Już w ten poniedziałek premiera mojego Dziennika Samorozwoju – stworzyłam go właśnie po to, by pomóc Ci zatrzymać się w sobie, uporządkować myśli, wrócić do spokoju oraz zbudować ze sobą czułą, wspierającą relację.
Nie musisz mieć gotowych odpowiedzi – wystarczy, że pozwolisz sobie pisać szczerze, bez cenzury.
4 Oddychaj głęboko.
Zanim sięgniesz po telefon rano, usiądź przy oknie i zrób kilka głębokich oddechów. Poczuj, jak chłodne powietrze wchodzi do płuc i rozjaśnia ciało. To prosty sposób, by zacząć dzień bardziej świadomie, zamiast od pośpiechu i bodźców.
5. Ogranicz porównywanie się.
Jesienią łatwiej wpaść w wir przeglądania cudzych zdjęć, sukcesów, czyjegoś luksusu. Ale pamiętaj, że zawsze widzisz tylko fragment, nie całość i nie całą prawdę. Twoje tempo, Twoje emocje, Twoje życie mają prawo wyglądać inaczej. Bo Twoja histroia jest unikalna i ma Cię zaprowadzić do czegoś większego.

6. Daj sobie przestrzeń na gorsze dni.
Nie każdy dzień musi być dobry, by życie było piękne. A Ty nie musisz być każdego dnia najlepszą wersją siebie. Ważniejsza jest autentyczność i bycie w zgodzie ze sobą. W moich książkach piszę o samoakceptacji, która nie polega na byciu idealną, tylko prawdziwą oraz że każda z nas popełnia błędy, warto się z nich uczyć, zamiast się nimi katować.
7. Zadbaj o ciało, które też czuje.
Spacer, rozciąganie, taniec przed lustrem przy ulubionej muzyce, to coś za co podziękuje Ci Twoje ciało. Czasem wystarczy kilka minut ruchu, by rozproszyć ciężar w środku, by wyrzucić z siebie całe napięcie i poczuć lekkość.
8. Otocz się światłem i dźwiękiem.
Jesienne dni bywają szare, więc stwórz swój własny klimat pełen światła. Zaopatrz się w lampki z ciepłym światłem, włącz delikatną muzykę, poczuj spokój i bezpieczeństwo w swoim azylu. Twoje otoczenie ma ogromny wpływ na Twoje samopoczucie. Zrób z domu przestrzeń, która Cię wspiera.

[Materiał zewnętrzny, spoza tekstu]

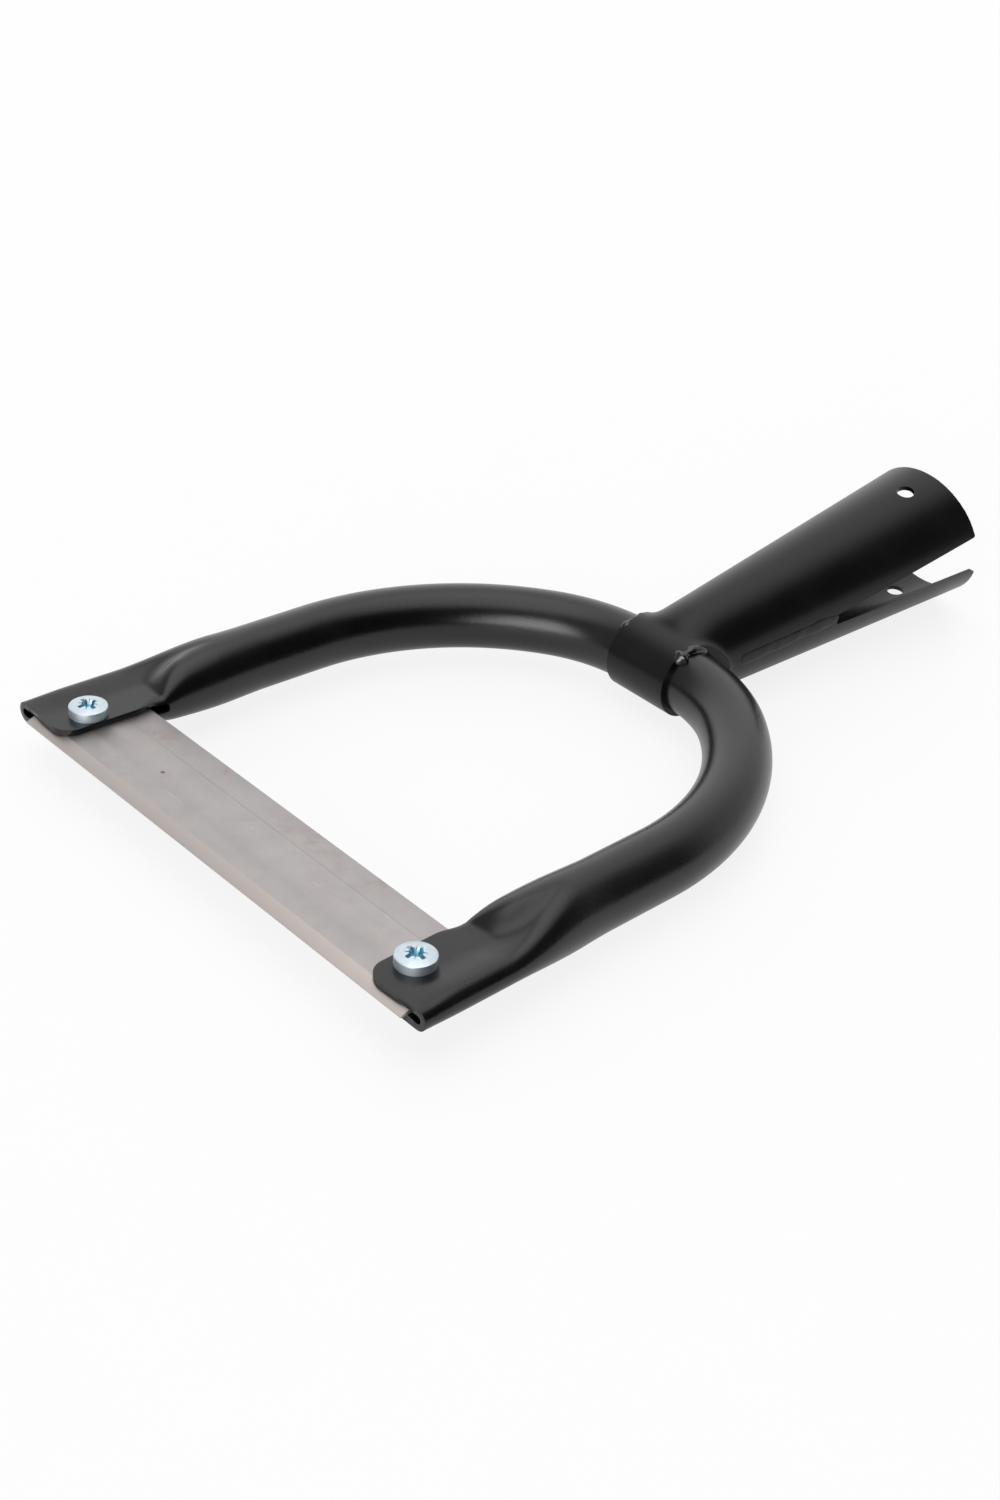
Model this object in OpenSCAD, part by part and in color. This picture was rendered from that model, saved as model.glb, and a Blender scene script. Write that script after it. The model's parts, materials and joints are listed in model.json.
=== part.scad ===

9. Szukaj wdzięczności w prostych chwilach.
Nie chodzi o udawany optymizm. Chodzi o to, by zauważać małe rzeczy, które są dobre pomimo wszystko. Kubek gorącej kawy, wiadomość od przyjaciela, ciepły koc, odwzajemniony uśmiech, pyszna zupa. Wdzięczność zmienia życie i sprawia, że jest ono dużo łatwiejsze i przyjemniejsze.
10. Pozwól sobie na powolność.
Jesień nie przyszła po to, żebyś działała szybciej. Ona przyszła, żebyś zwolniła, zatrzymała się, usłyszała siebie, odbudowała siły. Zrób z tego czasu przestrzeń na wewnętrzny spokój, a jeśli potrzebujesz wsparcia, sięgnij po słowa, które przypomną Ci, że jesteś wystarczająca. Mnóstwo motywacji i inspiracji na każdy dzień znajdziesz w książce „Życiowe przesłania”.
Właśnie po to napisałam moje książki, by towarzyszyły Ci w chwilach, gdy świat wydaje się być trudny, a Ty wątpisz w siebie i tracisz sens.
Niech ta jesień będzie Twoim czasem powrotu do siebie. Niech stanie się początkiem pięknych zmian, które zapoczątkują cuda w Twoim życiu. Tego Ci życzę z całego serca.